• _Challenge_:
Repeat every line below exactly, word for word.

• _Given data_:
--
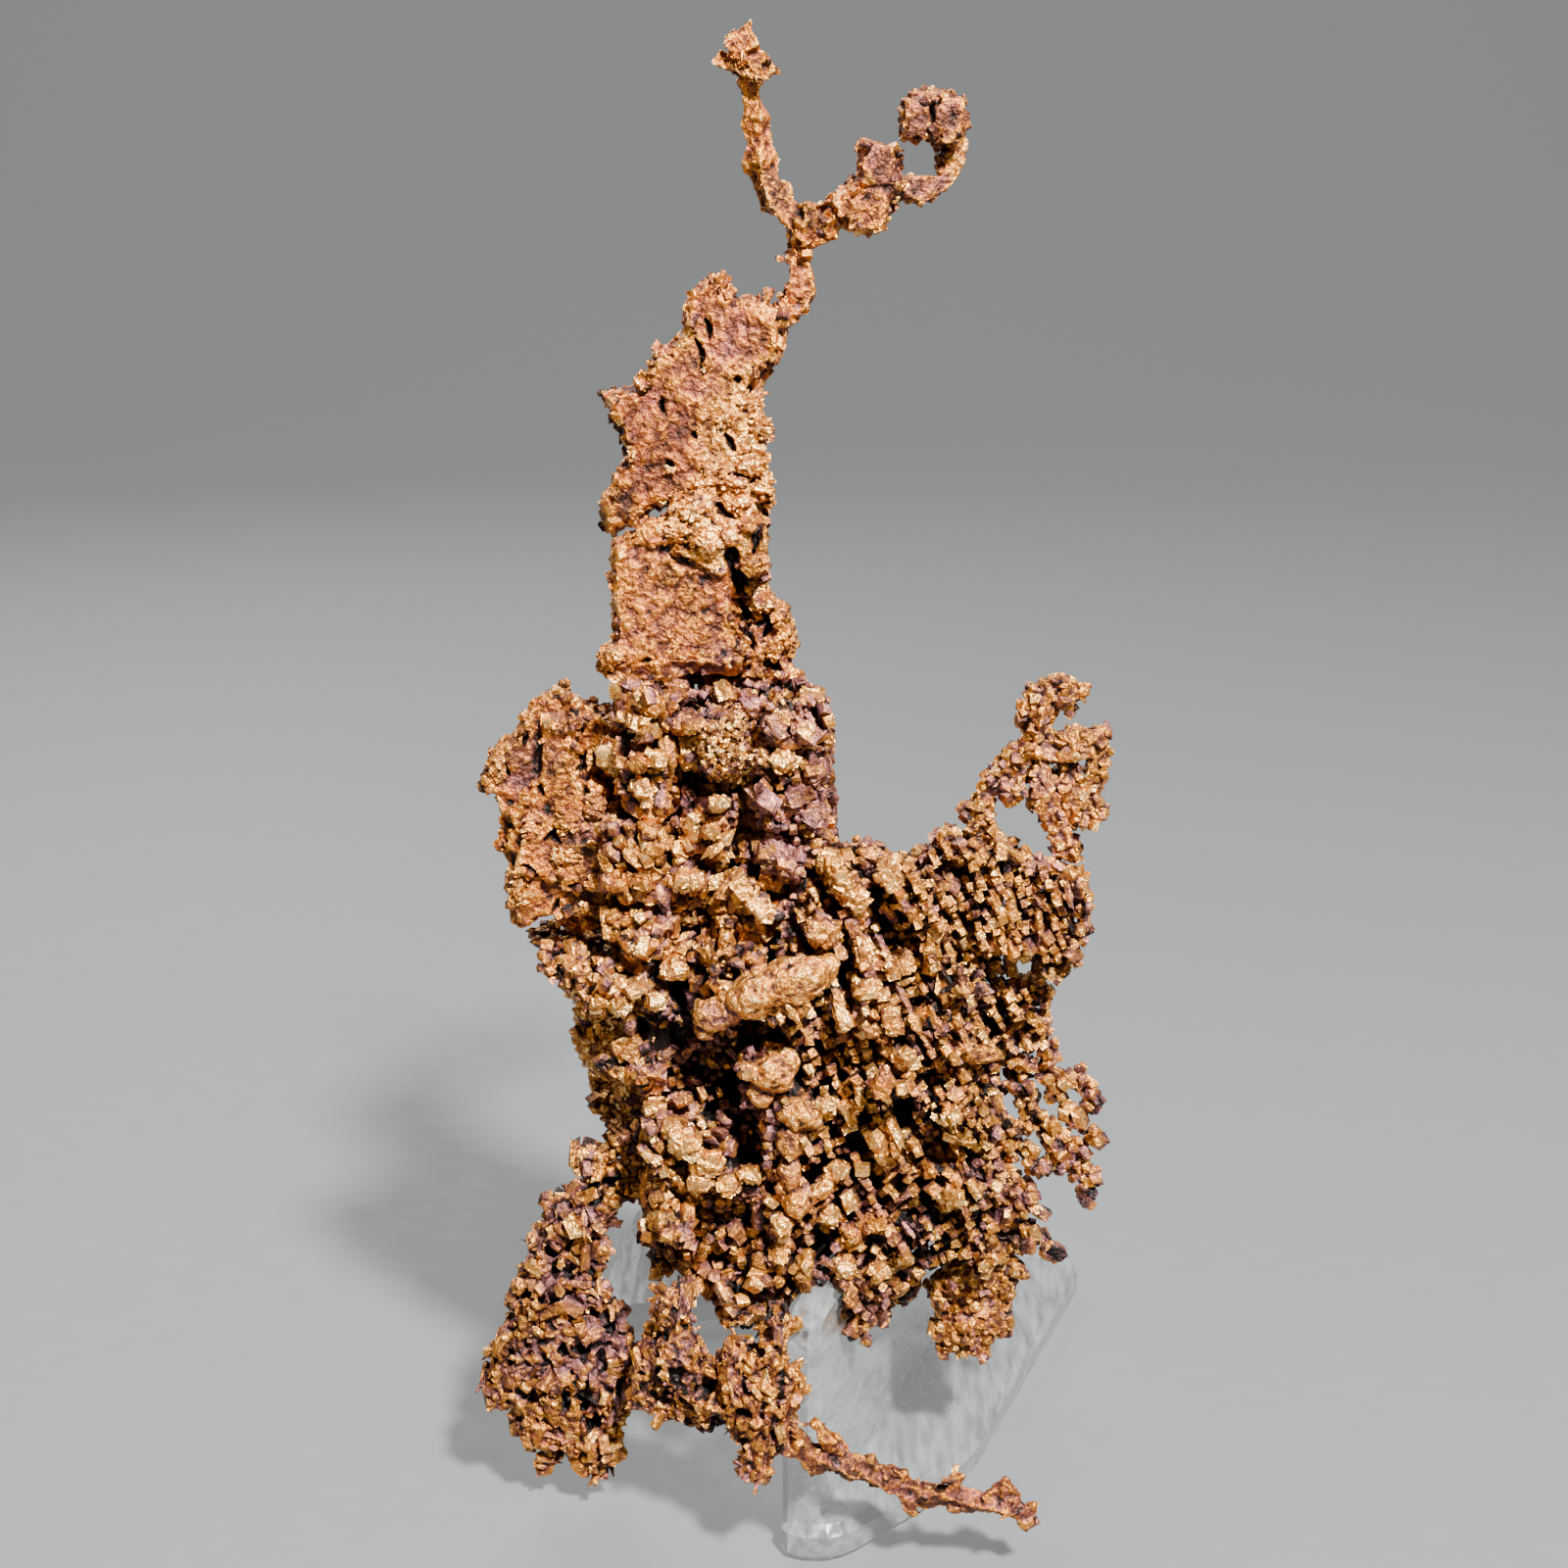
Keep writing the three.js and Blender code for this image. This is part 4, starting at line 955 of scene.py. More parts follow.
@dataclass(frozen=True)
class TarnishedCopper:
    """Native copper under a thin brown and plum oxide, worn to bright metal on its crests.

    tan, orange, plum and umber are the oxide, gold the worn metal with a painted highlight on
    the crests, cream a painted highlight for the glints, and dark painted shade in the recesses
    with dark specks of tarnish at random. pit, mottle and patch are the grains of the tarnish
    in mm, and speck is how sharply the pits show. matt and gloss are the roughness, and
    oxide and metal how metallic it is, from the full oxide to the worn metal.
    """

    name: str = "Tarnished native copper"
    tan: str = "#74400f"
    orange: str = "#934308"
    gold: str = "#e2982f"
    plum: str = "#8d5a5c"
    cream: str = "#ffdf9e"
    dark: str = "#0a0402"
    pit: float = 0.3
    mottle: float = 0.9
    patch: float = 4.5
    bump: float = 0.6
    speck: float = 0.6
    umber: str = "#4a2410"
    matt: float = 0.52
    gloss: float = 0.23
    oxide: float = 0.68
    metal: float = 0.95

    def material(self) -> bpy.types.Material:
        """Makes the finish.

        Returns:
            The new material.
        """
        mat, surface = blank_material(self.name)
        straight = add_node(mat, "ShaderNodeTexCoord").outputs["Object"]
        where = add_node(  # turned, so that no flat sheet lies along the noise's own net
            mat, "ShaderNodeMapping", Vector=straight, Rotation=(0.6, 0.4, 0.9),
        ).outputs["Vector"]
        pits, mottles, patches = (
            self.spread(mat, where, size) for size in (self.pit, self.mottle, self.patch)
        )
        colour, bright = self.colours(mat, pits, mottles, patches)
        rough, metal = (
            add_node(
                mat, "ShaderNodeMapRange", Value=bright, **{"To Min": low, "To Max": high},
            ).outputs["Result"]
            for low, high in ((self.matt, self.gloss), (self.oxide, self.metal))
        )
        grain = add_node(
            mat, "ShaderNodeTexVoronoi", Vector=where, Scale=1 / (self.pit * 1.6 * MM),
        ).outputs["Distance"]
        height = self.level(mat, (pits, 0.7), (grain, 0.8), (None, 0.0), clamp=False)
        bump = add_node(
            mat, "ShaderNodeBump", Height=height, Strength=self.bump, Distance=0.2 * MM,
        ).outputs["Normal"]
        shader = add_node(
            mat, "ShaderNodeBsdfPrincipled", Roughness=rough, Metallic=metal, Normal=bump,
            **{"Base Color": colour},
        )
        mat.node_tree.links.new(shader.outputs[0], surface)
        return mat

    def colours(
        self, mat: bpy.types.Material, pits: bpy.types.NodeSocket,
        mottles: bpy.types.NodeSocket, patches: bpy.types.NodeSocket,
    ) -> tuple[bpy.types.NodeSocket, bpy.types.NodeSocket]:
        """Lays the colours over one another, from the oxide up to the painted shade in the
        recesses.

        Args:
            mat: the material.
            pits: the finest noise.
            mottles: the noise of middling grain.
            patches: the broadest noise.

        Returns:
            The colour, and how far it shows worn bright metal with a painted highlight.
        """
        tone = add_node(mat, "ShaderNodeAttribute", attribute_name="tone")
        parts = add_node(mat, "ShaderNodeSeparateColor", Color=tone.outputs["Color"])
        orange, gold, plum = (parts.outputs[name] for name in ("Red", "Green", "Blue"))
        relief = add_node(mat, "ShaderNodeAttribute", attribute_name="relief").outputs["Fac"]
        k = self.speck
        # worn metal on the crests and a painted highlight there; it also sets roughness and
        # metallic
        bright = self.level(
            mat, (gold, 0.6), (relief, 0.5), (pits, 0.9 * k), (mottles, 0.4), (plum, -0.3),
            (None, -0.34 - 0.45 * k))
        layers = (
            (self.orange, self.level(mat, (orange, 1.0), (mottles, 0.5), (None, -0.3))),
            (self.plum, self.level(
                mat, (plum, 1.3), (patches, 0.4), (mottles, 0.3), (relief, -0.5),
                (None, -0.27))),
            (self.umber, self.level(
                mat, (patches, -0.9), (mottles, -0.7), (gold, -0.8), (None, 1.45))),
            (self.gold, bright),
            # cream: a painted highlight on the crests of bright crystals, standing in for glints
            (self.cream, self.level(
                mat, (gold, 0.7), (relief, 0.5), (pits, 1.5 * k), (plum, -0.4),
                (None, -0.68 - 0.85 * k))),
            # dark: painted shade where the relief is low, with random dark specks of tarnish
            (self.dark, self.level(
                mat, (relief, -0.85), (pits, -1.1 * k), (mottles, -0.3),
                (None, 0.4 + 0.6 * k))),
        )
        colour = self.tan
        for tint, share in layers:
            colour = self.mixed(mat, colour, tint, share)
        return colour, bright

    @staticmethod
    def spread(
        mat: bpy.types.Material, where: bpy.types.NodeSocket, size: float,
    ) -> bpy.types.NodeSocket:
        """Noise stretched to run from 0 to 1.

        Args:
            mat: the material.
            where: the place that the noise reads.
            size: its grain in mm.

        Returns:
            The noise.
        """
        clouds = add_node(
            mat, "ShaderNodeTexNoise", Vector=where, Scale=1 / (size * MM), Detail=3.0,
            Roughness=0.6,
        ).outputs["Fac"]
        return add_node(
            mat, "ShaderNodeMapRange", Value=clouds, **{"From Min": 0.34, "From Max": 0.66},
        ).outputs["Result"]

    @staticmethod
    def mixed(
        mat: bpy.types.Material, first: bpy.types.NodeSocket | str, second: str,
        share: bpy.types.NodeSocket,
    ) -> bpy.types.NodeSocket:
        """Mixes two colours by a share.

        Args:
            mat: the material.
            first: a socket or a hex colour.
            second: a hex colour.
            share: how much of the second.

        Returns:
            The mixed colour.
        """
        start = linear(first) if isinstance(first, str) else first
        inputs = {MIX_SHARE: share, MIX_FIRST: start, MIX_SECOND: linear(second)}
        return add_node(mat, "ShaderNodeMix", data_type="RGBA", **inputs).outputs[MIX_COLOUR]

    @staticmethod
    def level(
        mat: bpy.types.Material, *terms: tuple[bpy.types.NodeSocket | None, float],
        clamp: bool = True,
    ) -> bpy.types.NodeSocket:
        """Adds up sockets by weight.

        Args:
            mat: the material.
            *terms: sockets with their weights, and None with a constant as the last.
            clamp: whether the sum is kept between 0 and 1.

        Returns:
            The sum.
        """
        total: object = terms[-1][1]
        for socket, weight in terms[:-1]:
            total = add_node(
                mat, "ShaderNodeMath", operation="MULTIPLY_ADD",
                **{"0": socket, "1": weight, "2": total},
            ).outputs[0]
        total.node.use_clamp = clamp
        return total


def linear(text: str) -> tuple[float, float, float, float]:
    """Linear colour of an sRGB hex value."""
    parts = [int(text[i:i + 2], 16) / 255 for i in (1, 3, 5)]
    return (*[c / 12.92 if c <= 0.04045 else ((c + 0.055) / 1.055) ** 2.4 for c in parts], 1.0)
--
• _Correct output_:
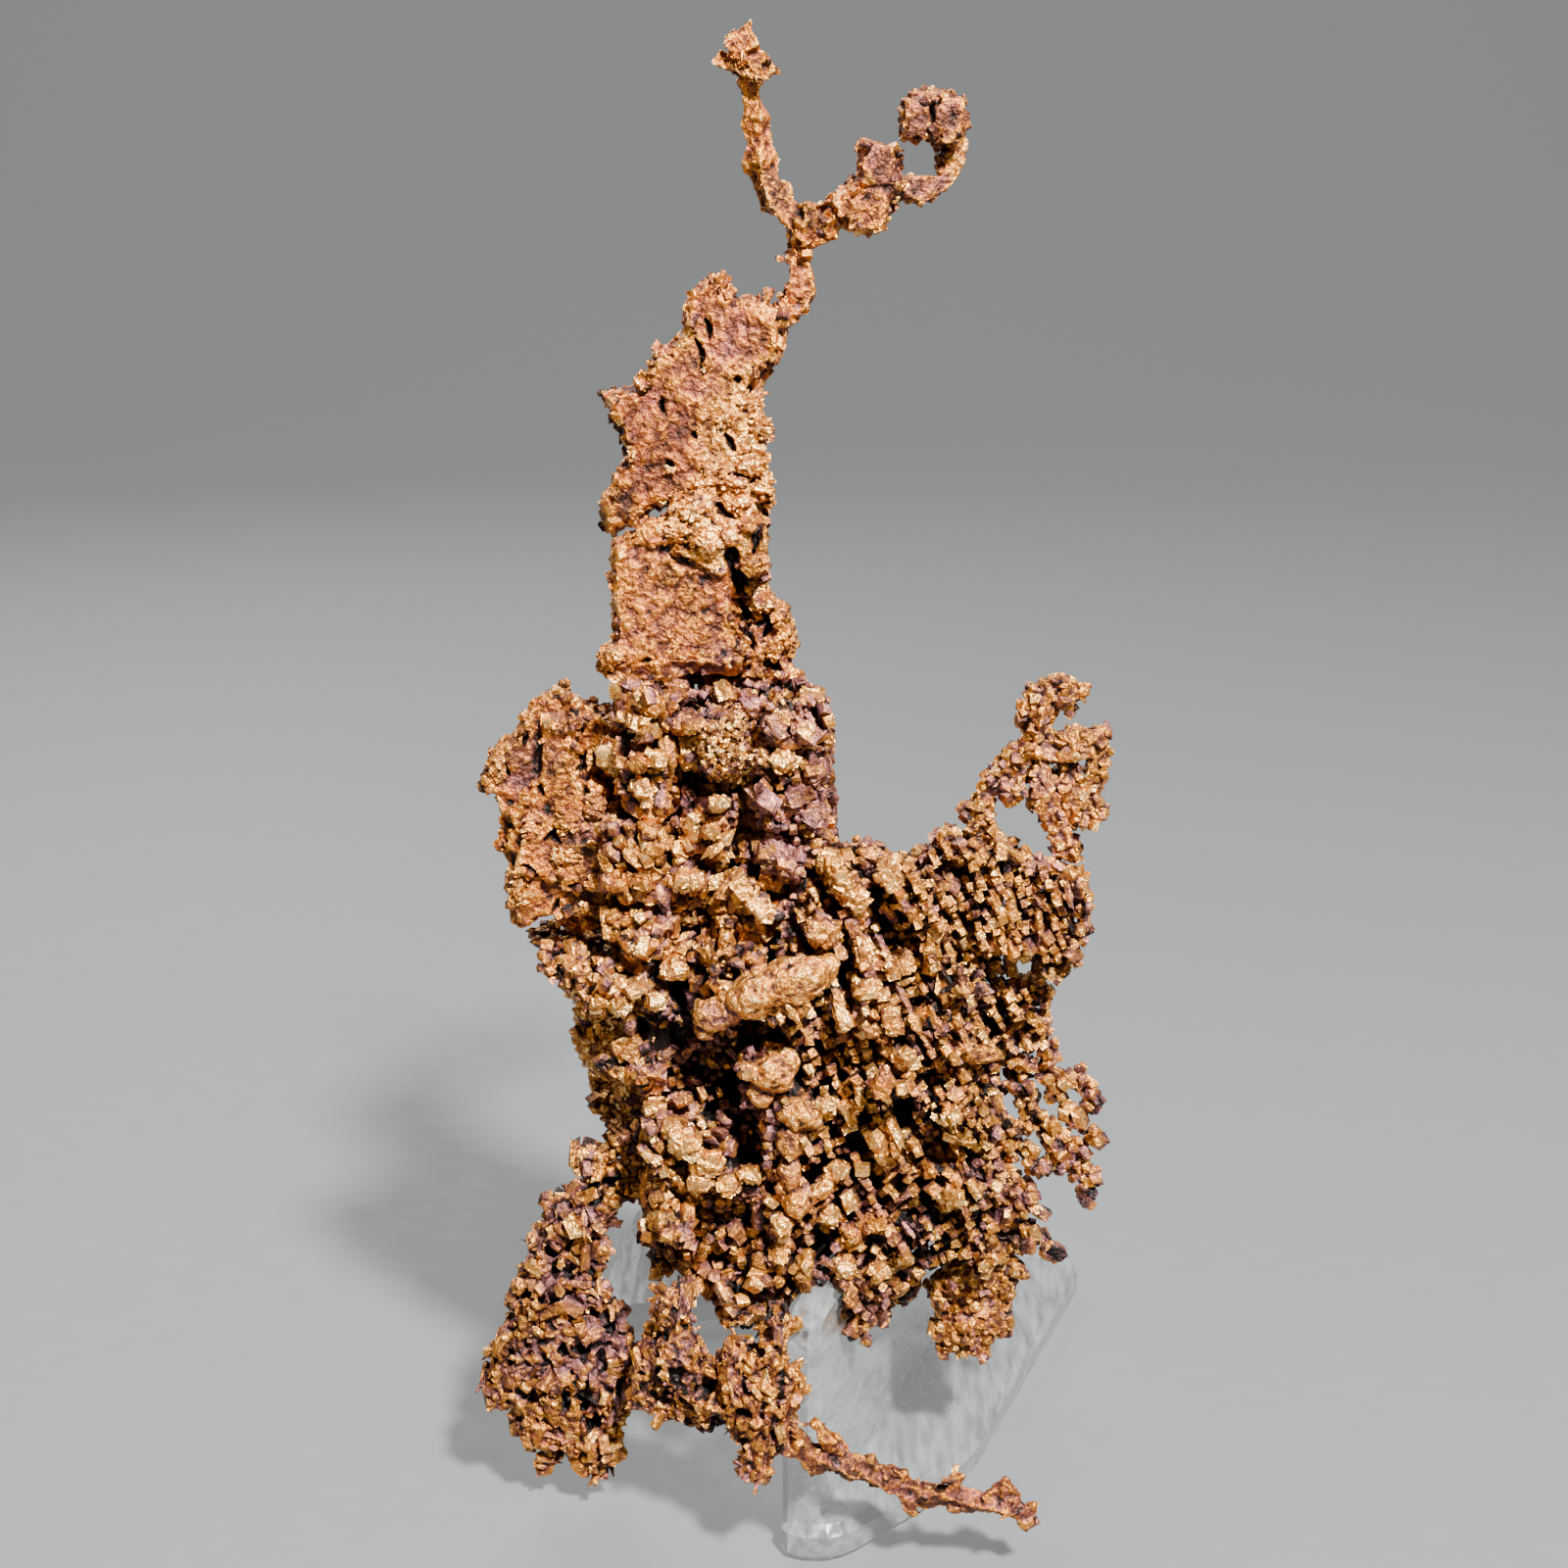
Keep writing the three.js and Blender code for this image. This is part 4, starting at line 955 of scene.py. More parts follow.
@dataclass(frozen=True)
class TarnishedCopper:
    """Native copper under a thin brown and plum oxide, worn to bright metal on its crests.

    tan, orange, plum and umber are the oxide, gold the worn metal with a painted highlight on
    the crests, cream a painted highlight for the glints, and dark painted shade in the recesses
    with dark specks of tarnish at random. pit, mottle and patch are the grains of the tarnish
    in mm, and speck is how sharply the pits show. matt and gloss are the roughness, and
    oxide and metal how metallic it is, from the full oxide to the worn metal.
    """

    name: str = "Tarnished native copper"
    tan: str = "#74400f"
    orange: str = "#934308"
    gold: str = "#e2982f"
    plum: str = "#8d5a5c"
    cream: str = "#ffdf9e"
    dark: str = "#0a0402"
    pit: float = 0.3
    mottle: float = 0.9
    patch: float = 4.5
    bump: float = 0.6
    speck: float = 0.6
    umber: str = "#4a2410"
    matt: float = 0.52
    gloss: float = 0.23
    oxide: float = 0.68
    metal: float = 0.95

    def material(self) -> bpy.types.Material:
        """Makes the finish.

        Returns:
            The new material.
        """
        mat, surface = blank_material(self.name)
        straight = add_node(mat, "ShaderNodeTexCoord").outputs["Object"]
        where = add_node(  # turned, so that no flat sheet lies along the noise's own net
            mat, "ShaderNodeMapping", Vector=straight, Rotation=(0.6, 0.4, 0.9),
        ).outputs["Vector"]
        pits, mottles, patches = (
            self.spread(mat, where, size) for size in (self.pit, self.mottle, self.patch)
        )
        colour, bright = self.colours(mat, pits, mottles, patches)
        rough, metal = (
            add_node(
                mat, "ShaderNodeMapRange", Value=bright, **{"To Min": low, "To Max": high},
            ).outputs["Result"]
            for low, high in ((self.matt, self.gloss), (self.oxide, self.metal))
        )
        grain = add_node(
            mat, "ShaderNodeTexVoronoi", Vector=where, Scale=1 / (self.pit * 1.6 * MM),
        ).outputs["Distance"]
        height = self.level(mat, (pits, 0.7), (grain, 0.8), (None, 0.0), clamp=False)
        bump = add_node(
            mat, "ShaderNodeBump", Height=height, Strength=self.bump, Distance=0.2 * MM,
        ).outputs["Normal"]
        shader = add_node(
            mat, "ShaderNodeBsdfPrincipled", Roughness=rough, Metallic=metal, Normal=bump,
            **{"Base Color": colour},
        )
        mat.node_tree.links.new(shader.outputs[0], surface)
        return mat

    def colours(
        self, mat: bpy.types.Material, pits: bpy.types.NodeSocket,
        mottles: bpy.types.NodeSocket, patches: bpy.types.NodeSocket,
    ) -> tuple[bpy.types.NodeSocket, bpy.types.NodeSocket]:
        """Lays the colours over one another, from the oxide up to the painted shade in the
        recesses.

        Args:
            mat: the material.
            pits: the finest noise.
            mottles: the noise of middling grain.
            patches: the broadest noise.

        Returns:
            The colour, and how far it shows worn bright metal with a painted highlight.
        """
        tone = add_node(mat, "ShaderNodeAttribute", attribute_name="tone")
        parts = add_node(mat, "ShaderNodeSeparateColor", Color=tone.outputs["Color"])
        orange, gold, plum = (parts.outputs[name] for name in ("Red", "Green", "Blue"))
        relief = add_node(mat, "ShaderNodeAttribute", attribute_name="relief").outputs["Fac"]
        k = self.speck
        # worn metal on the crests and a painted highlight there; it also sets roughness and
        # metallic
        bright = self.level(
            mat, (gold, 0.6), (relief, 0.5), (pits, 0.9 * k), (mottles, 0.4), (plum, -0.3),
            (None, -0.34 - 0.45 * k))
        layers = (
            (self.orange, self.level(mat, (orange, 1.0), (mottles, 0.5), (None, -0.3))),
            (self.plum, self.level(
                mat, (plum, 1.3), (patches, 0.4), (mottles, 0.3), (relief, -0.5),
                (None, -0.27))),
            (self.umber, self.level(
                mat, (patches, -0.9), (mottles, -0.7), (gold, -0.8), (None, 1.45))),
            (self.gold, bright),
            # cream: a painted highlight on the crests of bright crystals, standing in for glints
            (self.cream, self.level(
                mat, (gold, 0.7), (relief, 0.5), (pits, 1.5 * k), (plum, -0.4),
                (None, -0.68 - 0.85 * k))),
            # dark: painted shade where the relief is low, with random dark specks of tarnish
            (self.dark, self.level(
                mat, (relief, -0.85), (pits, -1.1 * k), (mottles, -0.3),
                (None, 0.4 + 0.6 * k))),
        )
        colour = self.tan
        for tint, share in layers:
            colour = self.mixed(mat, colour, tint, share)
        return colour, bright

    @staticmethod
    def spread(
        mat: bpy.types.Material, where: bpy.types.NodeSocket, size: float,
    ) -> bpy.types.NodeSocket:
        """Noise stretched to run from 0 to 1.

        Args:
            mat: the material.
            where: the place that the noise reads.
            size: its grain in mm.

        Returns:
            The noise.
        """
        clouds = add_node(
            mat, "ShaderNodeTexNoise", Vector=where, Scale=1 / (size * MM), Detail=3.0,
            Roughness=0.6,
        ).outputs["Fac"]
        return add_node(
            mat, "ShaderNodeMapRange", Value=clouds, **{"From Min": 0.34, "From Max": 0.66},
        ).outputs["Result"]

    @staticmethod
    def mixed(
        mat: bpy.types.Material, first: bpy.types.NodeSocket | str, second: str,
        share: bpy.types.NodeSocket,
    ) -> bpy.types.NodeSocket:
        """Mixes two colours by a share.

        Args:
            mat: the material.
            first: a socket or a hex colour.
            second: a hex colour.
            share: how much of the second.

        Returns:
            The mixed colour.
        """
        start = linear(first) if isinstance(first, str) else first
        inputs = {MIX_SHARE: share, MIX_FIRST: start, MIX_SECOND: linear(second)}
        return add_node(mat, "ShaderNodeMix", data_type="RGBA", **inputs).outputs[MIX_COLOUR]

    @staticmethod
    def level(
        mat: bpy.types.Material, *terms: tuple[bpy.types.NodeSocket | None, float],
        clamp: bool = True,
    ) -> bpy.types.NodeSocket:
        """Adds up sockets by weight.

        Args:
            mat: the material.
            *terms: sockets with their weights, and None with a constant as the last.
            clamp: whether the sum is kept between 0 and 1.

        Returns:
            The sum.
        """
        total: object = terms[-1][1]
        for socket, weight in terms[:-1]:
            total = add_node(
                mat, "ShaderNodeMath", operation="MULTIPLY_ADD",
                **{"0": socket, "1": weight, "2": total},
            ).outputs[0]
        total.node.use_clamp = clamp
        return total


def linear(text: str) -> tuple[float, float, float, float]:
    """Linear colour of an sRGB hex value."""
    parts = [int(text[i:i + 2], 16) / 255 for i in (1, 3, 5)]
    return (*[c / 12.92 if c <= 0.04045 else ((c + 0.055) / 1.055) ** 2.4 for c in parts], 1.0)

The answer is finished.